PAOLA CYMENT brings 15 years of expertise in migration, gender, and human rights. She has been part of the Women in Migration Network (WIMN) since 2015 and joined WIMN’s Secretariat in 2020. Currently, she serves as the network's Advocacy Lead and coordinates the Local/Global Nexus of Intersectional Movement-Building project, which aims to amplify grassroots migrant women's voices in global migration governance spaces. Paola has held various roles in domestic and international organizations, focusing on research, advocacy, institutional development, and project management.

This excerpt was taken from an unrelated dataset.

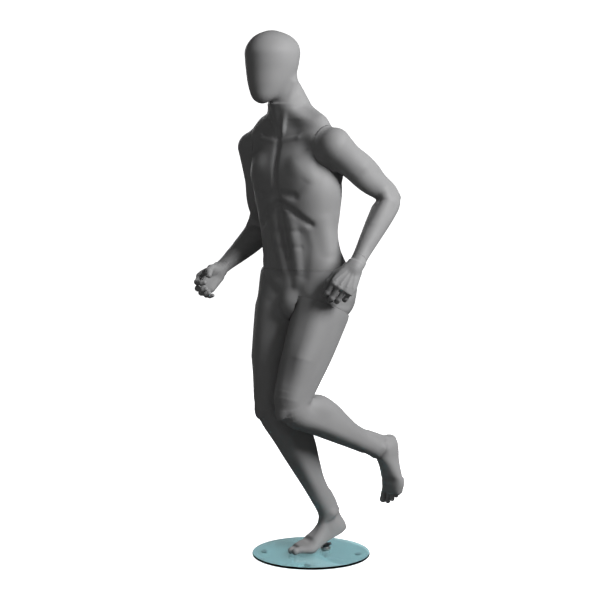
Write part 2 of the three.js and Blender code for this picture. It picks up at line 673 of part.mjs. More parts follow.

RACHEL MOUSSIÉ is the Director of Programmes at WIEGO (Women in Informal Employment: Globalizing and Organizing)–a global network aimed at securing the labour and economic rights of workers in informal employment. She joined WIEGO in 2016 to lead the Child Care Initiative supporting organisations of workers in informal employment to mobilise for quality, affordable, accessible, and publicly financed child care services as a component of labour and social protections. Prior to joining WIEGO, Rachel was Policy Manager for the Women’s Rights program at ActionAid International where she raised funds and oversaw multi-country research and advocacy projects on addressing women’s unequal responsibility for unpaid care work. She started her research and policy work on global tax policy reform and public education financing with a feminist economics lens. Rachel holds a MSc in Development Management from London School of Economics and a BA from McGill University. She is from and resides in Mauritius.